-- Description of the task --
All material below is to be reproduced exactly.

-- Provided material --

#####

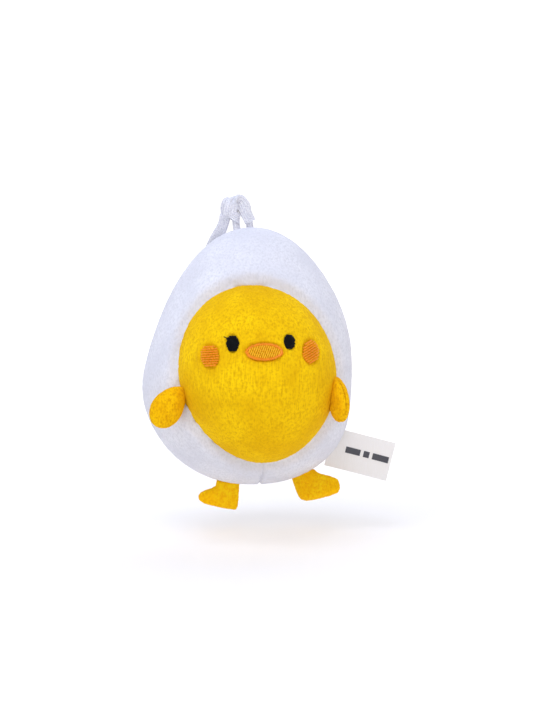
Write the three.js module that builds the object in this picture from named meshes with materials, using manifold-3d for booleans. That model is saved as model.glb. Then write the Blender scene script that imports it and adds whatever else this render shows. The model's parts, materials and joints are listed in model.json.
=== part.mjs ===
// A plush keychain: a stuffed white egg with a domed yellow chick belly sewn into its front,
// two padded wings, two padded feet, a cord loop at the crown, and a ribbon strap hitched
// to that loop with a split key ring on its end.
// Millimetres, +Z up, front towards -Y. The origin is the hang point, in the crown loop's eye.
import * as THREE from "three";
import { mergeVertices } from "three/addons/utils/BufferGeometryUtils.js";
import Module from "manifold-3d";

const wasm = await Module();
wasm.setup();

// Driving dimensions, in millimetres. Angles are in degrees.
const GAP = 0.3; // between solids that touch on the real object
const PLUSH = 1.2; // short-pile plush with its knitted back
const LIMB_PLUSH = 1; // the same cloth, pressed thinner in the wings and feet
const THREAD = 0.6; // height of satin embroidery

const EGG_WIDTH = 78;
const EGG_DEPTH = 58;
const EGG_HEIGHT = 95.5;
const EGG_TAPER = 0.2; // how much narrower the top is than the bottom
const EGG_FULLNESS = 2.1; // 2 is an ellipse, more is boxier

const BELLY_WIDTH = 56.5;
const BELLY_HEIGHT = 63.4;
const BELLY_BULGE = 26; // from the dome's widest plane to its front
const BELLY_PLANE = 17; // the dome's widest plane, in front of the side seam
const BELLY_RISE = -6; // the dome's centre, from the egg's middle height

const LOOP_CORD = 3;
const LOOP_EYE = 2.6; // free width between the loop's legs
const LOOP_HEIGHT = 10.3; // from the cover to the top of the cord
const LOOP_TAIL = 5; // length of the legs inside the seam
const LOOP_OFFSET = -4; // the loop is sewn beside the egg's axis
const LOOP_LEAN = -7;

const HITCH_WIDTH = 10.4;
const HITCH_DEPTH = 7.2;
const HITCH_HEIGHT = 9;
const HITCH_SIDE = 1.7; // its middle, beside the loop's bend
const HITCH_RISE = 0.9; // and above it
const STRAP_WIDTH = 5;
const STRAP_THICKNESS = 2.2; // two plies of ribbon

const RING_DIAMETER = 22;
const RING_WIRE = 1.7; // across the flattened wire
const RING_STACK = 2.4; // two turns of wire
const RING_SWING = [0, 150]; // about the strap's end, away from the egg
const STRAP_SWING = [0, 180]; // up and over from the egg's back

const EYE_WIDTH = 3.7;
const EYE_HEIGHT = 5.4;
const EYE_SPACING = 19.4;
const EYE_RISE = 11.3; // above the dome's centre, as the next two are
const EYE_TILT = 8; // of the right eye
const BEAK_WIDTH = 12.4;
const BEAK_HEIGHT = 5.8;
const BEAK_RISE = 7.9;
const BEAK_BORDER = 0.7;
const CHEEK_WIDTH = 5.6;
const CHEEK_HEIGHT = 7.8;
const CHEEK_SPACING = 35.6;
const CHEEK_RISE = 6.8;

const WING_LENGTH = 18;
const WING_WIDTH = 12.6;
const WING_THICKNESS = 6.4;
const WING_LEFT_DROP = 5.5; // roots below the dome's centre
const WING_RIGHT_DROP = 2.6;
const WING_LEFT_TURN = 207; // from the right, about the upright, of the way a wing points
const WING_RIGHT_TURN = -72;
const WING_LEFT_HANG = 50; // below the level
const WING_RIGHT_HANG = 65;
const WING_BURIED = 2.2; // root length tucked in at the belly seam
const WING_FORWARD = 6.5; // roots in front of the dome's widest plane
const WING_INSET = 1; // and inside its outline there

const WING_LEFT_SWING = [-15, 50]; // about the upright belly seam, from rest
const WING_RIGHT_SWING = [-10, 55];

const FOOT_LENGTH = 15.5;
const FOOT_HEIGHT = 11;
const FOOT_THICKNESS = 4.6;
const FOOT_PAD_SHARE = 0.82; // the pad's outline, of the foot's
const FOOT_LEFT_X = -5.5; // of the straight heel edge, from the egg's axis
const FOOT_RIGHT_X = 14.4;
const FOOT_RIGHT_TIP = -24; // its sole is turned towards the front
const FOOT_RIGHT_ROLL = -6; // its toe is lifted
const FOOT_SUNK = 1.2; // how far an ankle reaches above the cover's lowest part
const FOOT_BACK = 2; // ankles in front of the side seam
const FOOT_LEFT_SWING = [-30, 30]; // about the ankle, from side to side
const FOOT_RIGHT_SWING = [-20, 40];

const LABEL_LENGTH = 23;
const LABEL_WIDTH = 14;
const LABEL_THICKNESS = 0.8; // two plies of folded tape
const LABEL_BURIED = 2.2; // root length caught in the side seam
const LABEL_RISE = 13.5; // above the egg's bottom, at the seam
const LABEL_DROOP = 15;
const LABEL_SWING = [-45, 45]; // about the side seam

const CLOSING_STITCHES = 7;
const CLOSING_DROP = 11.5; // its top stitch, below the egg's middle
const CLOSING_LENGTH = 21;
const CLOSING_THREAD = 0.5;

// Facets: enough to hold the shapes, and no more.
const EGG_TURNS = 32;
const EGG_RINGS = 16;
const DOME_TURNS = 28;
const DOME_RINGS = 14;
const LENS_TURNS = 14;
const LENS_RINGS = 8;
const CORD_SIDES = 8;

const rad = THREE.MathUtils.degToRad;
const LOOP_BEND = (LOOP_EYE + LOOP_CORD) / 2; // radius of the cord's centreline at the top
const COVER_Z = LOOP_BEND + LOOP_CORD / 2 - LOOP_HEIGHT; // where the legs meet the cover

// ---------- solids ----------

// A closed geometry as a solid, with shared vertices merged and the pole's empty faces dropped.
function solid(geometry) {
  const bare = geometry.index ? geometry.toNonIndexed() : geometry.clone();
  bare.deleteAttribute("normal");
  bare.deleteAttribute("uv");
  const merged = mergeVertices(bare, 1e-4);
  const faces = [];
  for (let i = 0; i < merged.index.count; i += 3) {
    const [a, b, c] = merged.index.array.slice(i, i + 3);
    if (a !== b && b !== c && c !== a) faces.push(a, b, c);
  }
  return new wasm.Manifold(
    new wasm.Mesh({
      numProp: 3,
      vertProperties: merged.attributes.position.array,
      triVerts: new Uint32Array(faces),
    }),
  );
}

function geometryOf(body) {
  const mesh = body.getMesh();
  const geometry = new THREE.BufferGeometry();
  geometry.setAttribute(
    "position",
    new THREE.BufferAttribute(new Float32Array(mesh.vertProperties), 3),
  );
  geometry.setIndex(new THREE.BufferAttribute(new Uint32Array(mesh.triVerts), 1));
  geometry.computeVertexNormals();
  return geometry;
}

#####

-- Answer to this problem --
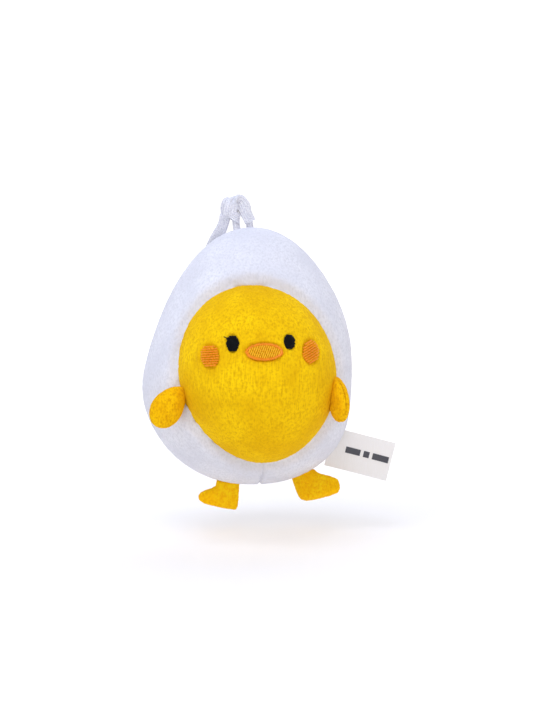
Write the three.js module that builds the object in this picture from named meshes with materials, using manifold-3d for booleans. That model is saved as model.glb. Then write the Blender scene script that imports it and adds whatever else this render shows. The model's parts, materials and joints are listed in model.json.
=== part.mjs ===
// A plush keychain: a stuffed white egg with a domed yellow chick belly sewn into its front,
// two padded wings, two padded feet, a cord loop at the crown, and a ribbon strap hitched
// to that loop with a split key ring on its end.
// Millimetres, +Z up, front towards -Y. The origin is the hang point, in the crown loop's eye.
import * as THREE from "three";
import { mergeVertices } from "three/addons/utils/BufferGeometryUtils.js";
import Module from "manifold-3d";

const wasm = await Module();
wasm.setup();

// Driving dimensions, in millimetres. Angles are in degrees.
const GAP = 0.3; // between solids that touch on the real object
const PLUSH = 1.2; // short-pile plush with its knitted back
const LIMB_PLUSH = 1; // the same cloth, pressed thinner in the wings and feet
const THREAD = 0.6; // height of satin embroidery

const EGG_WIDTH = 78;
const EGG_DEPTH = 58;
const EGG_HEIGHT = 95.5;
const EGG_TAPER = 0.2; // how much narrower the top is than the bottom
const EGG_FULLNESS = 2.1; // 2 is an ellipse, more is boxier

const BELLY_WIDTH = 56.5;
const BELLY_HEIGHT = 63.4;
const BELLY_BULGE = 26; // from the dome's widest plane to its front
const BELLY_PLANE = 17; // the dome's widest plane, in front of the side seam
const BELLY_RISE = -6; // the dome's centre, from the egg's middle height

const LOOP_CORD = 3;
const LOOP_EYE = 2.6; // free width between the loop's legs
const LOOP_HEIGHT = 10.3; // from the cover to the top of the cord
const LOOP_TAIL = 5; // length of the legs inside the seam
const LOOP_OFFSET = -4; // the loop is sewn beside the egg's axis
const LOOP_LEAN = -7;

const HITCH_WIDTH = 10.4;
const HITCH_DEPTH = 7.2;
const HITCH_HEIGHT = 9;
const HITCH_SIDE = 1.7; // its middle, beside the loop's bend
const HITCH_RISE = 0.9; // and above it
const STRAP_WIDTH = 5;
const STRAP_THICKNESS = 2.2; // two plies of ribbon

const RING_DIAMETER = 22;
const RING_WIRE = 1.7; // across the flattened wire
const RING_STACK = 2.4; // two turns of wire
const RING_SWING = [0, 150]; // about the strap's end, away from the egg
const STRAP_SWING = [0, 180]; // up and over from the egg's back

const EYE_WIDTH = 3.7;
const EYE_HEIGHT = 5.4;
const EYE_SPACING = 19.4;
const EYE_RISE = 11.3; // above the dome's centre, as the next two are
const EYE_TILT = 8; // of the right eye
const BEAK_WIDTH = 12.4;
const BEAK_HEIGHT = 5.8;
const BEAK_RISE = 7.9;
const BEAK_BORDER = 0.7;
const CHEEK_WIDTH = 5.6;
const CHEEK_HEIGHT = 7.8;
const CHEEK_SPACING = 35.6;
const CHEEK_RISE = 6.8;

const WING_LENGTH = 18;
const WING_WIDTH = 12.6;
const WING_THICKNESS = 6.4;
const WING_LEFT_DROP = 5.5; // roots below the dome's centre
const WING_RIGHT_DROP = 2.6;
const WING_LEFT_TURN = 207; // from the right, about the upright, of the way a wing points
const WING_RIGHT_TURN = -72;
const WING_LEFT_HANG = 50; // below the level
const WING_RIGHT_HANG = 65;
const WING_BURIED = 2.2; // root length tucked in at the belly seam
const WING_FORWARD = 6.5; // roots in front of the dome's widest plane
const WING_INSET = 1; // and inside its outline there

const WING_LEFT_SWING = [-15, 50]; // about the upright belly seam, from rest
const WING_RIGHT_SWING = [-10, 55];

const FOOT_LENGTH = 15.5;
const FOOT_HEIGHT = 11;
const FOOT_THICKNESS = 4.6;
const FOOT_PAD_SHARE = 0.82; // the pad's outline, of the foot's
const FOOT_LEFT_X = -5.5; // of the straight heel edge, from the egg's axis
const FOOT_RIGHT_X = 14.4;
const FOOT_RIGHT_TIP = -24; // its sole is turned towards the front
const FOOT_RIGHT_ROLL = -6; // its toe is lifted
const FOOT_SUNK = 1.2; // how far an ankle reaches above the cover's lowest part
const FOOT_BACK = 2; // ankles in front of the side seam
const FOOT_LEFT_SWING = [-30, 30]; // about the ankle, from side to side
const FOOT_RIGHT_SWING = [-20, 40];

const LABEL_LENGTH = 23;
const LABEL_WIDTH = 14;
const LABEL_THICKNESS = 0.8; // two plies of folded tape
const LABEL_BURIED = 2.2; // root length caught in the side seam
const LABEL_RISE = 13.5; // above the egg's bottom, at the seam
const LABEL_DROOP = 15;
const LABEL_SWING = [-45, 45]; // about the side seam

const CLOSING_STITCHES = 7;
const CLOSING_DROP = 11.5; // its top stitch, below the egg's middle
const CLOSING_LENGTH = 21;
const CLOSING_THREAD = 0.5;

// Facets: enough to hold the shapes, and no more.
const EGG_TURNS = 32;
const EGG_RINGS = 16;
const DOME_TURNS = 28;
const DOME_RINGS = 14;
const LENS_TURNS = 14;
const LENS_RINGS = 8;
const CORD_SIDES = 8;

const rad = THREE.MathUtils.degToRad;
const LOOP_BEND = (LOOP_EYE + LOOP_CORD) / 2; // radius of the cord's centreline at the top
const COVER_Z = LOOP_BEND + LOOP_CORD / 2 - LOOP_HEIGHT; // where the legs meet the cover

// ---------- solids ----------

// A closed geometry as a solid, with shared vertices merged and the pole's empty faces dropped.
function solid(geometry) {
  const bare = geometry.index ? geometry.toNonIndexed() : geometry.clone();
  bare.deleteAttribute("normal");
  bare.deleteAttribute("uv");
  const merged = mergeVertices(bare, 1e-4);
  const faces = [];
  for (let i = 0; i < merged.index.count; i += 3) {
    const [a, b, c] = merged.index.array.slice(i, i + 3);
    if (a !== b && b !== c && c !== a) faces.push(a, b, c);
  }
  return new wasm.Manifold(
    new wasm.Mesh({
      numProp: 3,
      vertProperties: merged.attributes.position.array,
      triVerts: new Uint32Array(faces),
    }),
  );
}

function geometryOf(body) {
  const mesh = body.getMesh();
  const geometry = new THREE.BufferGeometry();
  geometry.setAttribute(
    "position",
    new THREE.BufferAttribute(new Float32Array(mesh.vertProperties), 3),
  );
  geometry.setIndex(new THREE.BufferAttribute(new Uint32Array(mesh.triVerts), 1));
  geometry.computeVertexNormals();
  return geometry;
}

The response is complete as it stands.